- Type: Public park
- Location: Bellanwila in Colombo, Sri Lanka
- Coordinates: 6°50′29″N 79°53′38″E﻿ / ﻿6.84141°N 79.893773°E
- Status: Open year round

= Weras Ganga Park =

Public park in Colombo, Sri Lanka

The Weras Ganga Park (also known as Weras Ganga Bellanwila Recreation Park) is a public park located in Bellanwila area, next to the Bellanwila Rajamaha Viharaya in Colombo, Sri Lanka.

== History ==

Weras Ganga Park was opened in 2014 as a part of Weras Ganga Development Project - Bellanwila Section. The construction work of the park was handled by the Sri Lanka Army and the Sri Lanka Navy.
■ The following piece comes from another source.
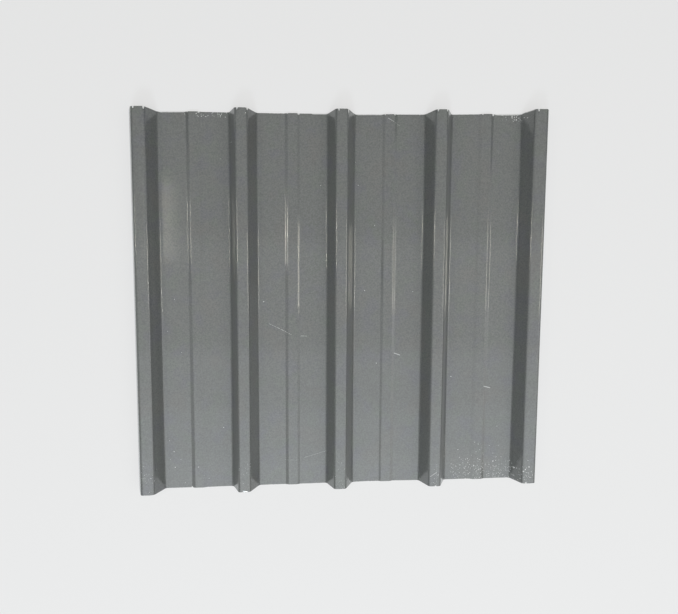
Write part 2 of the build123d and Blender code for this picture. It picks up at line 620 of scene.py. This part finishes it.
class Graph:
    """Short ways to add and link the nodes of one material or world."""

    def __init__(self, tree: bpy.types.NodeTree) -> None:
        """Start from an empty tree."""
        self.tree = tree
        tree.nodes.clear()

    def node(self, kind: str, inputs: dict | None = None, **settings: object) -> bpy.types.Node:
        """Add a node.

        Args:
            kind: Blender's name of the node type.
            inputs: Values or sockets for the node's inputs, by name or number.
            **settings: Properties of the node.

        Returns:
            The node.
        """
        made = self.tree.nodes.new(kind)
        for name, value in settings.items():
            setattr(made, name, value)
        for key, value in (inputs or {}).items():
            self.feed(made.inputs[key], value)
        return made

    def feed(self, socket: Socket, value: object) -> None:
        """Link a socket to an input, or write a plain value on it.

        Args:
            socket: The input.
            value: Socket or plain value that it is fed with.
        """
        if isinstance(value, Socket):
            self.tree.links.new(value, socket)
        else:
            socket.default_value = value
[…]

The work has been carried out under the guidance of Defense and Urban Development Ministry Secretary Gotabhaya Rajapaksa and this work was initiated by the Sri Lanka Land Reclamation and Development Corporation (SLLR&DC) based on a hydrological study carried out by JICA together with SLLR&DC for the preparation of a Master Plan to control flooding in Nugegoda, Rattanapitiya, Borelasgamuwa, Maha Ela and Ratmalana areas.

== Features ==

The place is all stone tiles with planned patches of green with a seating space and around the seating space there is a neat walkway that goes along the Weras Lake. Food outlets are also available to cater to the needs of the visitors.